Patents are filed in many technology areas and then not taken up for consideration by a patent examiner for 2 to 3 (or more) years. Patent prosecution can then take another 2 to 3 (or more) years in an ordinary case. If the technology is revolutionary, or the field is crowded, or there are hiccups in the process, the timeline can easily get extended. As this happens the case will have multiple filings, multiple requests for continued examination (RCEs), and if the company has shown a willingness to pursue the patent for a period of years it can be very difficult for any patent attorney to advise against the next filing even if it seems futile.
This problem is compounded when the person who authorized the patent filing is no longer with the company, the file has switched from one outside counsel to another and perhaps even moved to a new firm entirely.
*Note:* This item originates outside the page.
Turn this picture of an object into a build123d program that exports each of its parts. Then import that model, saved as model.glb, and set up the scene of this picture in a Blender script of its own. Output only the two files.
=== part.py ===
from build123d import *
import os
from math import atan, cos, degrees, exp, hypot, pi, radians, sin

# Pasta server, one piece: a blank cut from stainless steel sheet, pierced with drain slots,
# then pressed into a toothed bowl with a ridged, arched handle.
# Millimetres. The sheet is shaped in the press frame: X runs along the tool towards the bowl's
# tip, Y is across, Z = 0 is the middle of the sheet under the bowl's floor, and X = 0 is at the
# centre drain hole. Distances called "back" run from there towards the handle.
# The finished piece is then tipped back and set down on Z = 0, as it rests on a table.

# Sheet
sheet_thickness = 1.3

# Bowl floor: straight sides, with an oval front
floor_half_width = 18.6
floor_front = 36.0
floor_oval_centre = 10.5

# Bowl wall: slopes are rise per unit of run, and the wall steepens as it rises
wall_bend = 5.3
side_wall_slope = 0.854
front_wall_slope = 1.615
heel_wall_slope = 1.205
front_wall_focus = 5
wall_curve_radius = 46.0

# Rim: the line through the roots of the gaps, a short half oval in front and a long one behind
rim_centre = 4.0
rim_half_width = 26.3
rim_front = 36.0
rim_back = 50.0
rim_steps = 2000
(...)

You have someone new in-house and new outside counsel and a company that seems to want this patent badly. That is not a recipe for the company getting the most objective advice about an application that seems futile unless there is a carefully cultivated culture. But if the application is futile because it has no realistic chance to mature into a patent, or because any patent would be worthless and only a drag on resources, someone somewhere needs to hear that advice.
Prioritize for the New Year
It is not necessary for those in the C-suite to become patent or intellectual property experts, but CEOs, CFOs and General Counsel really owe it to the company, and to the shareholders of the company, to familiarize themselves with some of the most basic aspect of patents and intellectual property so they can make better decisions.
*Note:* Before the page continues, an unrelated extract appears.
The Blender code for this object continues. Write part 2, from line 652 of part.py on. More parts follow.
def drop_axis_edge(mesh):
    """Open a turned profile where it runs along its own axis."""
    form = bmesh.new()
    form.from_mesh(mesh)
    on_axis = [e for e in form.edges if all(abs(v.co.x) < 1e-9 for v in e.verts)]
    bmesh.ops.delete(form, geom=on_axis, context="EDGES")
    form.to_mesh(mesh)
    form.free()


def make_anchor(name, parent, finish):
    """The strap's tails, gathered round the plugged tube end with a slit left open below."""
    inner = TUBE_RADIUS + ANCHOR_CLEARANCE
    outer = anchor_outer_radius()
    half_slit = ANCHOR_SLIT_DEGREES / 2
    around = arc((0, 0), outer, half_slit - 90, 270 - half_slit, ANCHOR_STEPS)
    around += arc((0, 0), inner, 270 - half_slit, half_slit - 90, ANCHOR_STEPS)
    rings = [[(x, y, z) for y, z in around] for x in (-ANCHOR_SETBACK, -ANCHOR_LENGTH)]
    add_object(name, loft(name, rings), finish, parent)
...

These four things that C-suite executives need to know by no means present an exhaustive list, but they are a very good start because they address the people, understanding their incentives and creating a culture to get the right advice they need so they can make smarter choices about what necessarily needs to be a limited budget. Doing more with that budget must be a priority in 2020, and wasting resources chasing bad patents is practically malfeasance.